How do you cope with the stress of tight deadlines?
Just get it done. The only way to begin to break free of a crushing spiral of anxiety is by taking action. Once you do, your poor addled brain remembers you are a responsible, accountable adult, not a scared child, and that you do wield a degree of power in a scary situation, and it usually gets you there.
Outside of work, what do you like to do in your spare time?
Talk to people, a lot. Eat out anywhere from a tiny family-run BYO to a multi-Michelin-starred restaurant. I have a particular love for (and consequent blog on) Indian food. Travel, although with my boyfriend/biz partner and I facing a hectic summer, that’s looking like the armchair variety for now. Judge craft chocolate competitions – I’ve done both the Academy of Chocolate Awards and International Chocolate Awards and have a blog devoted to the topic. And go to music events; Billy Joel at Old Trafford was one of the best date nights ever, and we’re going back to the 90s for Tony Hadley in Millennium Square later this month!
Finally, what piece of advice would you give to people wanting to pitch their business to you?
Just tell me about it! If you think I’ll be interested, give me the information. Don’t fret over a glossy presentation or the slickest delivery.
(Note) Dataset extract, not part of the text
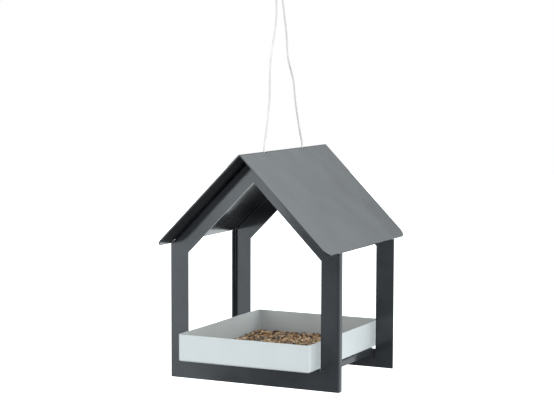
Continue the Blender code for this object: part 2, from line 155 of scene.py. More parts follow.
# Studio: floor in metres, directions are from the object, angles in degrees, levels in units of plain white
COOL_WHITE = (0.925, 0.985, 1.0)
FLOOR_HALF_SIZE = 14.0
FLOOR_DROP = 0.9
SKY_LEVEL = 0.62
UPPER_LEVEL = 1.3
UPPER_AXIS = (0.62, 0.0, 0.78)
UPPER_EDGE = (0.33, 0.405)
GROUND_LEVEL = 0.32
GROUND_EDGE = (-0.42, -0.24)
DARK_PATCH = ((-0.1, -0.97, -0.05), 30, 45, 0.9)
SKY_GLOWS = (
    ((0.42, 0.87, -0.27), 6, 34, 0.7),
    ((-0.1, -0.87, -0.48), 8, 20, 1.2),
    ((-0.09, 0.87, -0.48), 10, 26, 1.6),
)
SOFTBOXES = (
    # name, middle of the right edge, tilt, width, height, level
    ("front_left_softbox", (-888, -2000, 0), radians(24), 2200, 2400, 2.3),
    ("upper_softbox", (-880, -1990, 310), 0, 760, 800, 1.6),
    ("hot_strip", (-880, -1980, 320), 0, 230, 760, 1.6),
    ("dim_wall", (-772, -2010, 0), 0, 620, 800, 0.8),
)

FRONT_LOW, FRONT_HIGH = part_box("front_gable_frame")
HOUSE = Vector(((FRONT_LOW.x + FRONT_HIGH.x) / 2, FRONT_LOW.y, FRONT_LOW.z))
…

Ideas for angles and hooks are great if you have them, but don’t let a lack of them stop you getting in touch with me. It’s my job to figure out how to make your business resonate with my readers; it’s yours to make me aware you exist and educate me on what you’re all about.
Special thanks to Zoe for getting involved in our ‘Meet the journo’ feature! We’ll be back next month with another interview with a leading Yorkshire journalist.